A life is full of so many moments.  I can attest that my own life has contained, in equal measures,  things I am proud of as well as things that bring me shame.  I am hopeful that it is my good works that will outlive me, and not my mistakes, although odds are that when it’s time to write my own eulogy,  it will not be the love I tried to bring to my wife and sons that is first remembered, not the sentences hammered out slowly over long Maine winters, but instead, some fool thing I said on some talk show when an interviewer caught me by surprise.  In spite of what I hope has been a good life as a teacher and a parent, my tombstone will almost certainly read:  Asked Oprah Winfrey How She’d Like It if She Had a Penis.

If Adrienne Rich did not know the words, in 1979, that would provide solace for readers like me,  she still wrote the poems that enabled me to find that language for myself.  “I came to explore the wreck,” she wrote, in her most famous poem, “The words are purposes. The words are maps.  I came to see the damage that was done, and the treasures that prevail.”

I met Rich, once, fleetingly, at an AWP Conference.  I held a door open for her as she entered a hotel, and she passed through that open door, moving slowly with her cane.  She paused upon the threshold, and looked at me.  Her eyes were full of passion, and fire, and love.

“Thank you,” she said.

2 Comments

  1. Karen St. John 12 years ago

    Well…for me as a trans woman and fan of the late Ms. Rich’s work, I must say I am glad people can evolve their positions on other people. If we lose hope in changing our minds, we might as well turn the keys over to the porpoises, with our best wishes for a better tomorrow.

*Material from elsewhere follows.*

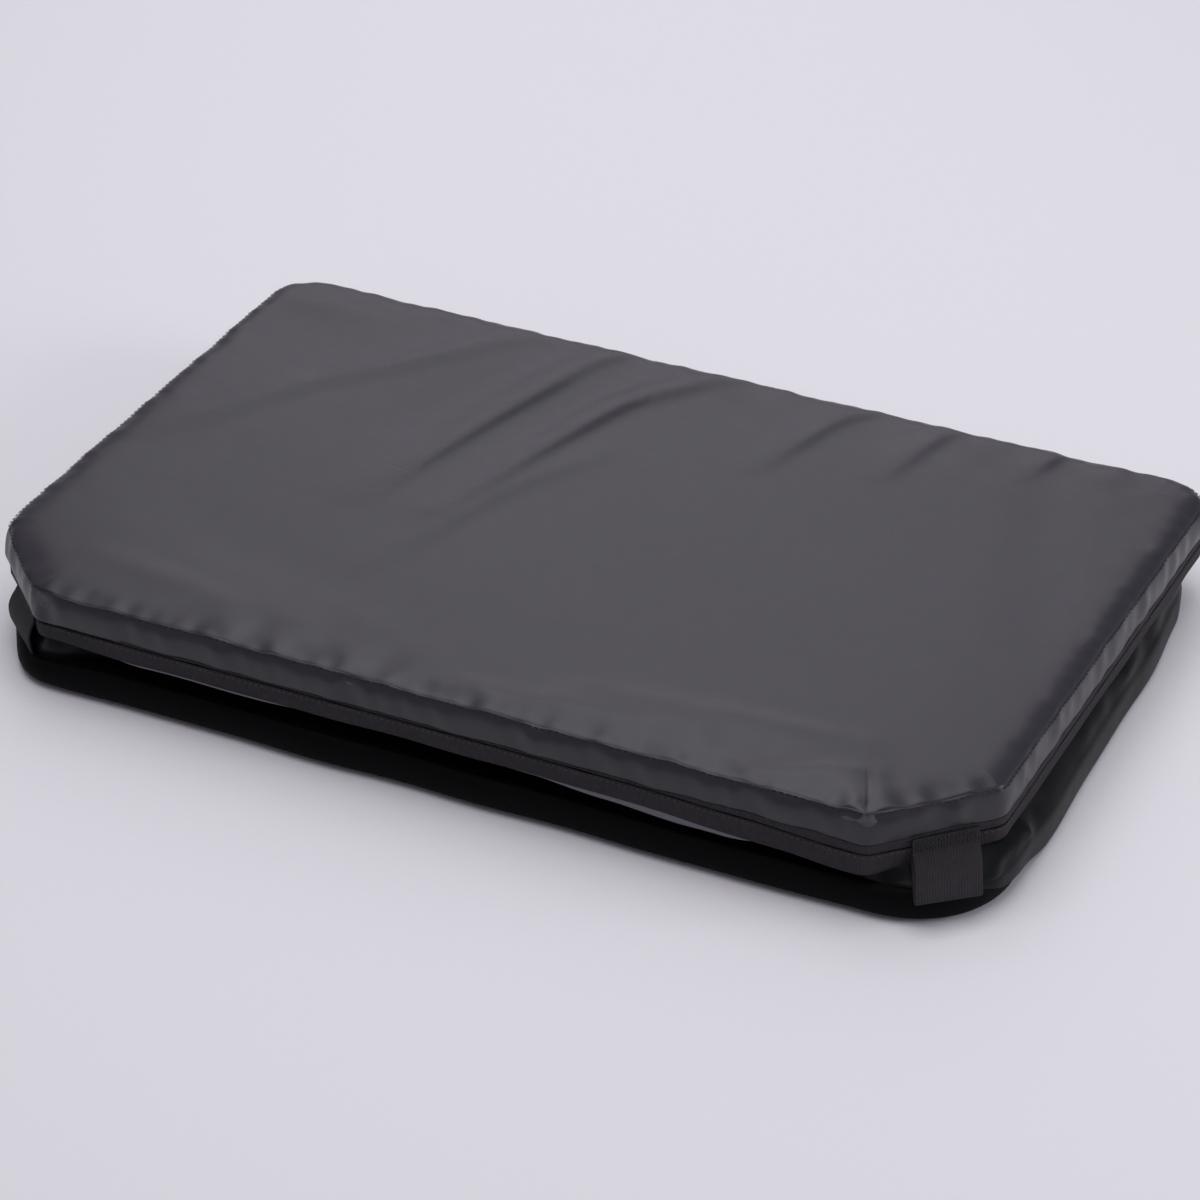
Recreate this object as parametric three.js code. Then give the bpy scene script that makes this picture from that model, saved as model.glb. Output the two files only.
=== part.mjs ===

  2. Amber Thompson 12 years ago

    “Raymond writes that a transgender person, rather
    than being a vulnerable soul desperately trying to find peace and
    wholeness, is actually some sort of gender spy, determined to
    “colonize feminist identification, culture, politics, and sexuality.”

    This is what I mean about “Paranoid Delusions”, the whole book reads that way. Raymond is a very disturbed woman.